# DATA start
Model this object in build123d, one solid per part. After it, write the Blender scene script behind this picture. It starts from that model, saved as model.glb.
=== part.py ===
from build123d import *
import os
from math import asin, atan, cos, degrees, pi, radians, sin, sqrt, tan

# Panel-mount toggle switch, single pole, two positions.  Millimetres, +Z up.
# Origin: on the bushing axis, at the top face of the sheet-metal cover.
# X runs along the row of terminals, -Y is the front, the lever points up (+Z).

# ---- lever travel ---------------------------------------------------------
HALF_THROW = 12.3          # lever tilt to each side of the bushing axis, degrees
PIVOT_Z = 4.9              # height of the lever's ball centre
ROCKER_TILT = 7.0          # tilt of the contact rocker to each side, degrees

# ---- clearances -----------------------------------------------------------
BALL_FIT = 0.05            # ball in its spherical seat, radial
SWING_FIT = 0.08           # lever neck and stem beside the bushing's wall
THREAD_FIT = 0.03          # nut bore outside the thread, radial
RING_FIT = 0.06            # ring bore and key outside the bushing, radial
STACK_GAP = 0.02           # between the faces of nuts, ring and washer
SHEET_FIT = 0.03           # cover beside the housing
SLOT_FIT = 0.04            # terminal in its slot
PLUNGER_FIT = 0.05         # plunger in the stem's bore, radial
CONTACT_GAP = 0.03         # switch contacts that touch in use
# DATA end
REQUIREMENTS:
Print the whole listing exactly as it is.

WORKED ANSWER:
Model this object in build123d, one solid per part. After it, write the Blender scene script behind this picture. It starts from that model, saved as model.glb.
=== part.py ===
from build123d import *
import os
from math import asin, atan, cos, degrees, pi, radians, sin, sqrt, tan

# Panel-mount toggle switch, single pole, two positions.  Millimetres, +Z up.
# Origin: on the bushing axis, at the top face of the sheet-metal cover.
# X runs along the row of terminals, -Y is the front, the lever points up (+Z).

# ---- lever travel ---------------------------------------------------------
HALF_THROW = 12.3          # lever tilt to each side of the bushing axis, degrees
PIVOT_Z = 4.9              # height of the lever's ball centre
ROCKER_TILT = 7.0          # tilt of the contact rocker to each side, degrees

# ---- clearances -----------------------------------------------------------
BALL_FIT = 0.05            # ball in its spherical seat, radial
SWING_FIT = 0.08           # lever neck and stem beside the bushing's wall
THREAD_FIT = 0.03          # nut bore outside the thread, radial
RING_FIT = 0.06            # ring bore and key outside the bushing, radial
STACK_GAP = 0.02           # between the faces of nuts, ring and washer
SHEET_FIT = 0.03           # cover beside the housing
SLOT_FIT = 0.04            # terminal in its slot
PLUNGER_FIT = 0.05         # plunger in the stem's bore, radial
CONTACT_GAP = 0.03         # switch contacts that touch in use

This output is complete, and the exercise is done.